The group had all the trappings of medical authority.
Wearing white coats as they stood with serious faces in front of the US Supreme Court earlier this week, they called themselves “America’s Frontline Doctors”.
In the video of their press conference, which was livestreamed on Facebook, the group promoted a familiar but controversial narrative: that the drug hydroxychloroquine could help treat COVID-19.
They made their claims despite large scientific studies showing the drug doesn’t benefit people hospitalised with the disease.

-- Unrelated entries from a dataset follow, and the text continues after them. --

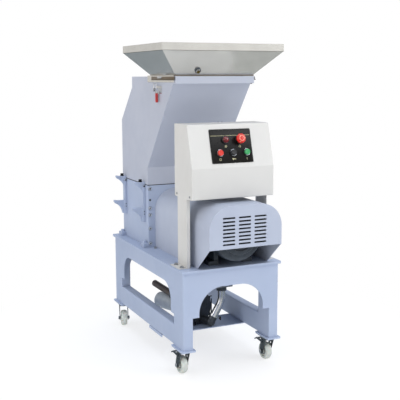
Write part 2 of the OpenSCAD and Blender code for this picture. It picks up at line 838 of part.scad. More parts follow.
module louvre_field() {
    first_z = table_top + cover_front_foot + louvre_foot;
    for (i = [0:louvre_columns - 1], j = [0:louvre_rows - 1])
        translate([(i - (louvre_columns - 1) / 2) * (louvre_length + louvre_gap) - louvre_shift,
            first_z + j * louvre_pitch]) slot(louvre_length, louvre_height);
}

module motor_cover() {
    color(light_blue) translate([cover_shift, 0, 0]) difference() {
        along_y(cover_front_y, chamber_front - 0.3) cover_outline(0);
        along_y(cover_front_y + cover_sheet, chamber_front + 1) cover_outline(cover_sheet);
        along_x(-cover_x - 1, cover_x + 1) polygon([[cover_front_y - 1, -1],
            [cover_front_y - 1, table_top + cover_front_foot],
            [cover_front_y + cover_sheet, table_top + cover_front_foot],
            [front_y + cover_side_foot, table_top], [chamber_front + 5, table_top],
            [chamber_front + 5, -1]]);
        along_y(cover_front_y - 1, cover_front_y + cover_sheet + 1) louvre_field();
    }
}

// Fan cowl: a pressed sheet hood with a rounded edge and a raised, slotted middle
boss_round = 6;
boss_rise = 7;
module fan_cowl() {
    edge = cowl_radius - cowl_round;
    color(dark_iron) translate([cover_shift, cowl_front, motor_z]) rotate([-90, 0, 0])
        difference() {
            rotate_extrude() {
                translate([0, boss_rise + cowl_round])
                    square([cowl_radius, cowl_length - boss_rise - cowl_round]);
                translate([0, boss_rise]) square([edge, cowl_length - boss_rise]);
                translate([edge, boss_rise + cowl_round]) intersection() {
                    circle(cowl_round);
                    translate([0, -cowl_round]) square(cowl_round);
                }
                translate([0, boss_round]) square([cowl_boss, boss_rise]);
                square([cowl_boss - boss_round, boss_rise]);
                translate([cowl_boss - boss_round, boss_round]) intersection() {
                    circle(boss_round);
                    translate([0, -boss_round]) square(boss_round);
                }
            }
            for (k = [0:2]) translate([0, 0, -1]) difference() {
                cylinder(h = 5, r = 30 + 16 * k);
                translate([0, 0, -1]) cylinder(h = 7, r = 22 + 16 * k);
            }
        }
}

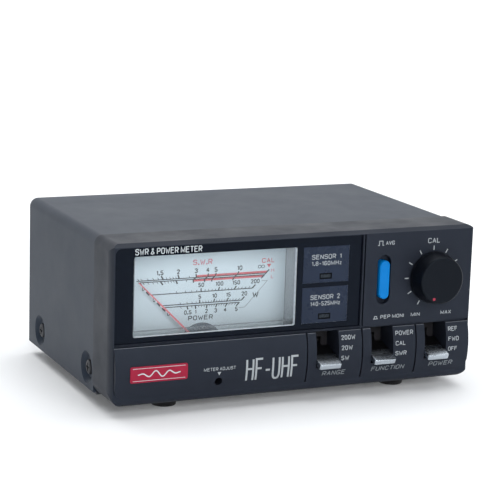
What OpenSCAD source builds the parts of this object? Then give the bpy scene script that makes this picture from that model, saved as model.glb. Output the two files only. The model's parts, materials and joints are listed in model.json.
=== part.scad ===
// Cross-band SWR and power meter: cased moving-coil meter with two sensors.
// Units are millimetres. Parts are laid out from the case's front left bottom corner
// (x to the right, y to the rear, z up) and then moved so that the origin is under the middle.

/* [Case] */
// Width of the case
case_w = 155; // [154:0.5:157]
// Height of the case without its feet
case_h = 63; // [63:0.5:65]
// Depth of the case from front face to rear panel
case_d = 103; // [100:0.5:110]
// Depth of the front moulding
bezel_d = 20; // [20:0.1:20.2]
// Wall thickness of the front moulding
bezel_wall = 2.2; // [2:0.1:2.4]
// Thickness of the moulding's front wall
front_wall = 4; // [3.8:0.1:4]
// Sheet thickness of cover and tray
sheet = 1.2; // [1:0.1:1.2]
// How far the cover lies inside the moulding's outline
cover_inset = 0.4; // [0.3:0.05:0.5]
// Height of the rubber feet
foot_h = 4.3; // [4:0.1:6]
// Radius of a foot where it meets the case
foot_r = 5.7; // [5:0.1:7]
// Distance of the feet from the middle plane
foot_x = 50; // [48:0.5:54]

/* [Display] */
// Left edge of the display window
window_x0 = 1.3; // [1.2:0.1:1.5]
// Right edge of the display window
window_x1 = 104.4; // [104:0.1:104.4]
// Lower edge of the display window
window_z0 = 24.6; // [24.5:0.1:25]
// Upper edge of the display window
window_z1 = 61.4; // [61:0.1:61.4]
// Thickness of the display window
window_t = 1.75; // [1.5:0.05:1.75]
// Depth of the window's face behind the front face
window_y = 1; // [0.8:0.1:1]
// Width of the dial opening in the window
dial_open_w = 67.2; // [66:0.1:67.5]
// Height of the dial opening in the window
dial_open_h = 31; // [30:0.1:31.2]
// Left edge of the dial opening
dial_open_x = 9; // [8.8:0.1:9.2]
// Lower edge of the dial opening
dial_open_z = 26.8; // [26.8:0.1:27.2]

/* [Meter movement] */
// Sideways place of the pointer's pivot
pivot_x = 42.3; // [42:0.1:42.6]
// Height of the pointer's pivot
pivot_z = 18.1; // [18:0.1:18.4]
// Depth of the dial face behind the front face
dial_y = 14.5; // [14.5:0.1:14.6]
// Length of the pointer
pointer_len = 38.2; // [34:0.1:39]
// Half of the pointer's swing in degrees
pointer_half = 45; // [40:1:46]
// Radius of the core magnet
core_r = 6; // [5.8:0.1:6]
// Sideways place of the meter adjust screw
adjust_x = 43.6; // [43:0.1:44]
// Height of the meter adjust screw
adjust_z = 7.5; // [7.3:0.1:7.8]

/* [Controls] */
// Sideways place of the CAL knob
knob_x = 136.3; // [135:0.1:137]
// Height of the CAL knob
knob_z = 42.7; // [42:0.1:44]
// Radius of the knob at the panel
knob_r = 10.45; // [9.5:0.05:11]
// Reach of the knob in front of the panel
knob_reach = 8.1; // [7.5:0.1:9]
// Radius of the potentiometer's shaft
shaft_r = 3; // [3:0.05:3]
// Sideways place of the PEP button
button_x = 114.15; // [113.5:0.05:115]
// Height of the PEP button
button_z = 42.9; // [42:0.1:44]
// Width of the PEP button
button_w = 4.5; // [4:0.1:4.8]
// Height of the PEP button
button_h = 15.4; // [14:0.1:15.6]
// Travel of the PEP button
button_travel = 3; // [2:0.1:3]
// Middle of the first lever slot
lever_x0 = 89.95; // [89.5:0.05:90.2]
// Spacing of the lever slots
lever_pitch = 24.2; // [24:0.05:24.3]
// Width of a lever slot
lever_slot_w = 9.8; // [9.6:0.1:10]
// Width of a lever's blade
lever_w = 9.3; // [9:0.1:9.3]
// Thickness of a lever's blade
lever_t = 1.65; // [1.4:0.05:1.8]
// Depth of the lever pivots behind the front face
lever_y = 12.8; // [12.6:0.1:13]
// Height of the lever pivots
lever_z = 16.7; // [16.5:0.1:17]
// Distance from a lever's pivot to its tip
lever_reach = 18.6; // [18:0.1:19]
// Angle of a lever below the horizontal in its lowest position
lever_low = 20; // [18:1:20]

/* [Lower strip] */
// Lower edge of the convex strip
strip_z0 = 3.5; // [3.4:0.1:3.6]
// Upper edge of the convex strip
strip_z1 = 23.5; // [23.3:0.1:23.5]
// Swell of the strip in front of the front face
strip_swell = 1.75; // [1.2:0.05:2]

/* [Rear] */
// Height of the coaxial sockets
socket_z = 33; // [31:0.5:34]
// Radius of the socket's 5/8 inch thread
socket_r = 7.94; // [7.94:0.01:7.94]
// Length of the socket's thread in front of its flange
socket_len = 10.4; // [10:0.1:12]
// Width of the square socket flange
flange_w = 25.4; // [25:0.1:25.4]
// Thickness of the socket flange
flange_t = 1.6; // [1.5:0.1:1.8]
// Spacing of the flange's screws
flange_pitch = 18.3; // [18:0.1:18.5]
// Radius of the bore in the socket's centre contact
contact_r = 2; // [1.98:0.01:2.02]

/* [Hidden] */
$fn = 64;

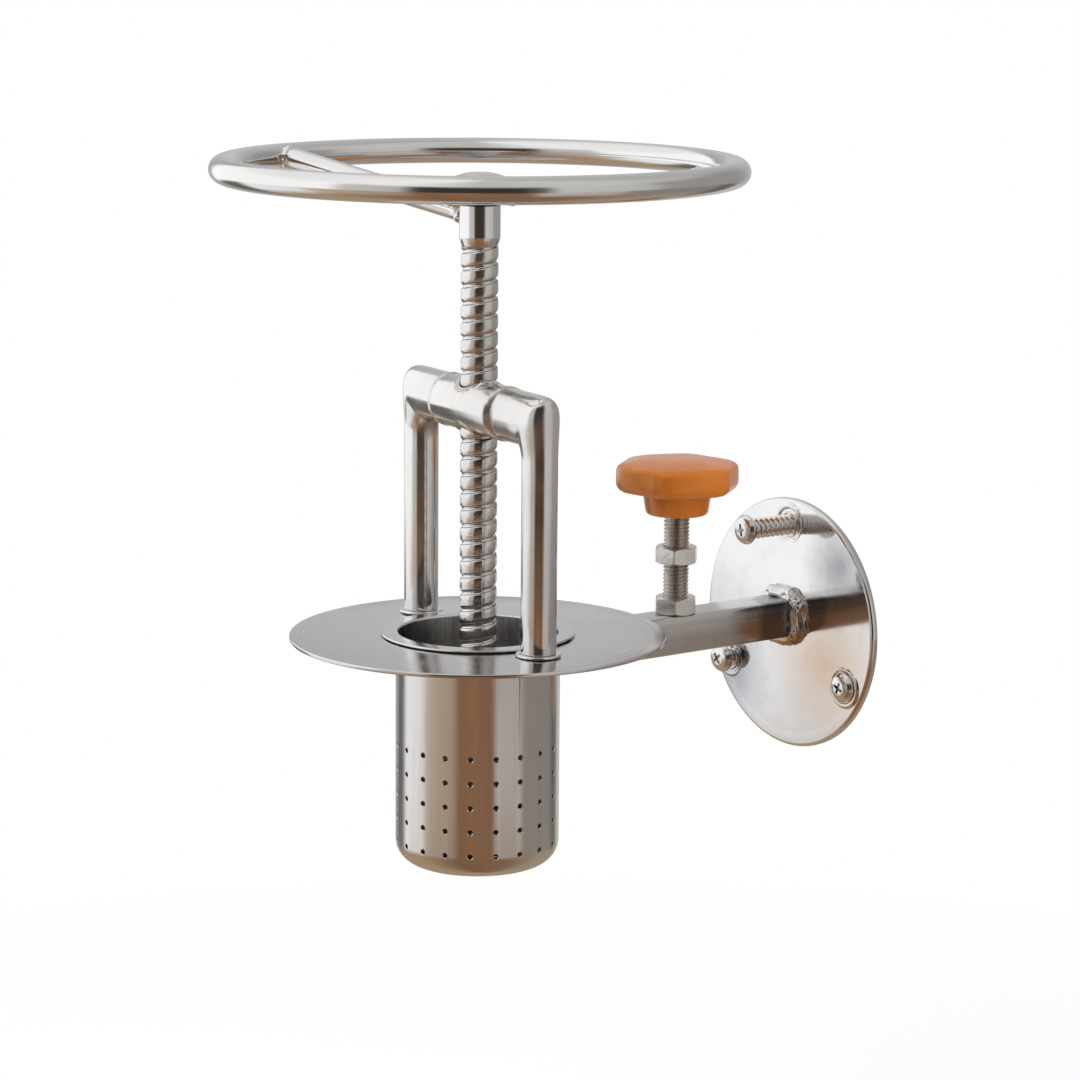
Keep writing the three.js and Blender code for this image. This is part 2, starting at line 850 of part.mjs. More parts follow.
const yoke = group(mesh('nut_sleeve', sleeve(), polished), mesh('thread_bush', bush(), hardware));
for (const [name, side] of [['left', -1], ['right', 1]]) {
  const x = side * postFromAxis;
  const washer = ring(studDia / 2 + fitGap, washerDia / 2, 0, washerThick, midSides);
  yoke.add(
    mesh(`${name}_leg`, leg(side), polished),
    mesh(`${name}_bead`, bead(side), polished),
    placed(mesh(`${name}_washer`, washer, polished), x, 0, 0),
    placed(
      mesh(`${name}_foot_nut`, hexNut(nutAcross, footNutHeight, studDia + 2 * fitGap), hardware),
      x, 0, -plateThick - footNutHeight,
    ),
  );
}
yoke.rotation.z = yokeTurn * degree;

const head = group(
  mesh('support_plate', supportPlate(), satin),
  mesh('arm_bar', armBar(), brushed),
  mesh('bar_weld_left', barWeld(-1), weldTint),
  mesh('bar_weld_right', barWeld(1), weldTint),
  mesh('cup', cup(), polished),
  yoke,
);

const press = group(
  mesh('piston', piston(), satin),
  mesh('thrust_washer', thrustWasher(), bronze),
  mesh('piston_nut', pistonNut(), hardware),
  mesh('spindle', spindle(), polished),
  mesh('hub', hub(), polished),
  mesh('hub_cap', hubCap(), polished),
  mesh('spoke_left', spoke(leftSpokeTurn, leftSpokeHeight, leftSpokeRimHeight), polished),
  mesh('spoke_rear', spoke(rearSpokeTurn, rearSpokeHeight, rearSpokeRimHeight), polished),
  mesh('spoke_front', spoke(frontSpokeTurn, frontSpokeHeight, frontSpokeRimHeight), polished),
  mesh('wheel_rim', rim(), polished),
);

const screwAxis = placed(group(arm, clamp, head, press), 0, -reach, plateRise);

const sevaiMaker = group(flangeGroup, screwAxis);

export default sevaiMaker;
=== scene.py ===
import math
import bpy
from mathutils import Euler, Matrix, Vector


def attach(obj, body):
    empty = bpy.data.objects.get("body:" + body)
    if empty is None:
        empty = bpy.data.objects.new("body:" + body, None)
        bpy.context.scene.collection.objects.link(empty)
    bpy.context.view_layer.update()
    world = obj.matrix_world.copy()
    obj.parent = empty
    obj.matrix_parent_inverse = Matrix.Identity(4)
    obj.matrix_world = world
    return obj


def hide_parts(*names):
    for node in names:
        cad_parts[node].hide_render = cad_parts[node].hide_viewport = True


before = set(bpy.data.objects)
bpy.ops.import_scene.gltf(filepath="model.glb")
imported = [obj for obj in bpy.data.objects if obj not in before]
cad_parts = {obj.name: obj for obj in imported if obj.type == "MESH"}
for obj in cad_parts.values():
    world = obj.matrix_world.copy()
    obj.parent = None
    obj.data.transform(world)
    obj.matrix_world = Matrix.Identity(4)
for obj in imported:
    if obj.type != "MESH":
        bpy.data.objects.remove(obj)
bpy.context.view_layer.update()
scene = bpy.context.scene

# Sizes are written in millimetres and turned into metres where they are used, the studio's apart
mm = 0.001
degree = math.pi / 180
near = 2e-6  # metres: points this close are merged

pressAt = (0, -155.2, 14.1)  # the press stands here: the middle of the support plate's top
plateThickness = 1.5
clampAt = (0, -60.8, pressAt[2])
wallTurn = (90, 0, 0)  # pieces of the flange are made lying down and stood against the wall
sides = (("left", -1), ("right", 1))


# Selecting, modifiers, joining

def objectMode():
    if bpy.context.mode != "OBJECT":
        bpy.ops.object.mode_set(mode="OBJECT")


def unpick():
    objectMode()
    bpy.ops.object.select_all(action="DESELECT")


def pick(obj, *others):
    unpick()
    for other in others:
        other.select_set(True)
    obj.select_set(True)
    bpy.context.view_layer.objects.active = obj
    return obj


def applied(obj, kind, **values):
    pick(obj)
    modifier = obj.modifiers.new(kind.capitalize(), kind)
    for key, value in values.items():
        setattr(modifier, key, value)
    bpy.ops.object.modifier_apply(modifier=modifier.name)
    return obj


def joined(first, *others):
    pick(first, *others)
    bpy.ops.object.join()
    return first


def settled(obj):
    # Its place, turn and scale go into its mesh
    pick(obj)
    bpy.ops.object.transform_apply(location=True, rotation=True, scale=True)
    return obj


def placed(obj, place=(0, 0, 0), turn=(0, 0, 0)):
    obj.rotation_euler = [angle * degree for angle in turn]
    obj.location = Vector(place) * mm
    return settled(obj)


def above(spot, rise):
    return (spot[0], spot[1], spot[2] + rise)


def copied(obj, name):
    pick(obj)
    bpy.ops.object.duplicate()
    twin = bpy.context.object
    twin.name = name
    return twin


def carved(obj, cutter, operation="DIFFERENCE"):
    applied(obj, "BOOLEAN", operation=operation, solver="EXACT", object=cutter)
    bpy.data.objects.remove(cutter)
    return obj


def sealed():
    # In edit mode: doubles merged, then faces turned outwards
    bpy.ops.mesh.select_all(action="SELECT")
    bpy.ops.mesh.remove_doubles(threshold=near)
    bpy.ops.mesh.normals_make_consistent(inside=False)
    objectMode()


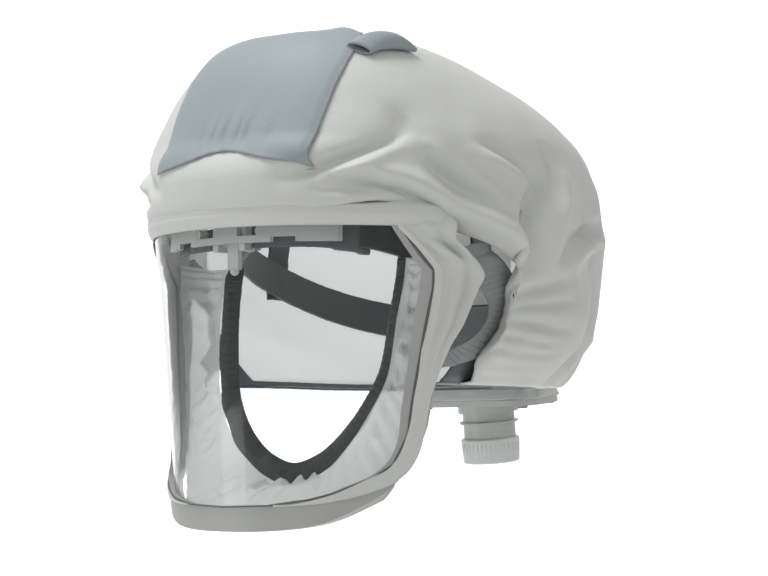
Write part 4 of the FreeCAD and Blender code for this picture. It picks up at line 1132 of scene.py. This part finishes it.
airBaffle = gridPiece("airBaffle", 30, 150, bafflePlace, hoodMat, 1.0)
settle(airBaffle, "hood_cloth", "air_baffle")


# pads: the CAD foam shapes, puffed up as soft knitted pads

pads = {
    "nodes": ("brow_pad", "nape_pad", "crown_pad"),
    # metres, pressure, kilograms, frames; no point moves further than the cap
    "voxel": 0.0022, "pressure": 4, "mass": 0.15, "frames": 20, "cap": 0.0009,
}


def puffPad(node, name):
    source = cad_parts[node]
    mesh = source.data.copy()
    mesh.transform(source.matrix_world)
    mesh.materials.clear()
    mesh.materials.append(padMat)
    pad = bpy.data.objects.new(name, mesh)
    scene.collection.objects.link(pad)
    remesh = pad.modifiers.new("even", "REMESH")
    remesh.mode = "VOXEL"
    remesh.voxel_size = pads["voxel"]
    bake(pad)
    before = [v.co.copy() for v in pad.data.vertices]
    cloth = pad.modifiers.new("puff", "CLOTH")
    cloth.settings.use_pressure = True
    cloth.settings.uniform_pressure_force = pads["pressure"]
    cloth.settings.effector_weights.gravity = 0
    cloth.settings.mass = pads["mass"]
    for step in range(pads["frames"]):
        scene.frame_set(step + 1)
    bake(pad)
    scene.frame_set(1)
    for v, old in zip(pad.data.vertices, before):
        move = v.co - old
        if move.length > pads["cap"]:
            v.co = old + move.normalized() * pads["cap"]
    pad.data.polygons.foreach_set("use_smooth", [True] * len(pad.data.polygons))
    smooth = pad.modifiers.new("smooth", "SUBSURF")
    smooth.levels = smooth.render_levels = 1
    print(name, "faces", len(pad.data.polygons))
    return pad


def bake(obj):
    graph = bpy.context.evaluated_depsgraph_get()
    made = bpy.data.meshes.new_from_object(obj.evaluated_get(graph), depsgraph=graph)
    old = obj.data
    obj.modifiers.clear()
    obj.data = made
    if old.users == 0:
        bpy.data.meshes.remove(old)


for node in pads["nodes"]:
    pad = puffPad(node, node.replace("_pad", "Pad"))
    settle(pad, "pad_foam", node)


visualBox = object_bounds()
for label, box in (("cad", cadBox), ("visual", visualBox)):
    print(label, [[round(x, 4) for x in c] for c in box])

The original clip was removed from Facebook but it lived on, with a retweet from US President Donald Trump and a boost on Instagram from celebrities like Madonna. After that, right-wing and conspiratorial online communities — including those in Australia — made a point of keeping the video available online.
Even a transcript of the press conference, on the website of transcription service Rev, has received more than 800,000 interactions on Facebook, according to data from social media monitoring firm Crowdtangle. It has been posted more than 500 times.
The video controversy is only the latest instalment in the saga of hydroxychloroquine’s transformation, from relatively obscure anti-malarial drug to political football.
It first arrived in the spotlight thanks to widespread press coverage and now, in private Facebook groups and in YouTube comment feeds, hydroxychloroquine is no longer just an unlikely medicine for COVID-19.
To believe in its efficacy is often a way to indicate support for President Trump or an ideological scepticism of the medical establishment, entirely disconnected from the science.
“It’s a tenet of faith,” said Tom Sear, a fellow with UNSW Canberra Cyber at the Australian Defence Force Academy. “All the scientific evidence is doubtful — and there’s Trump with certainty.”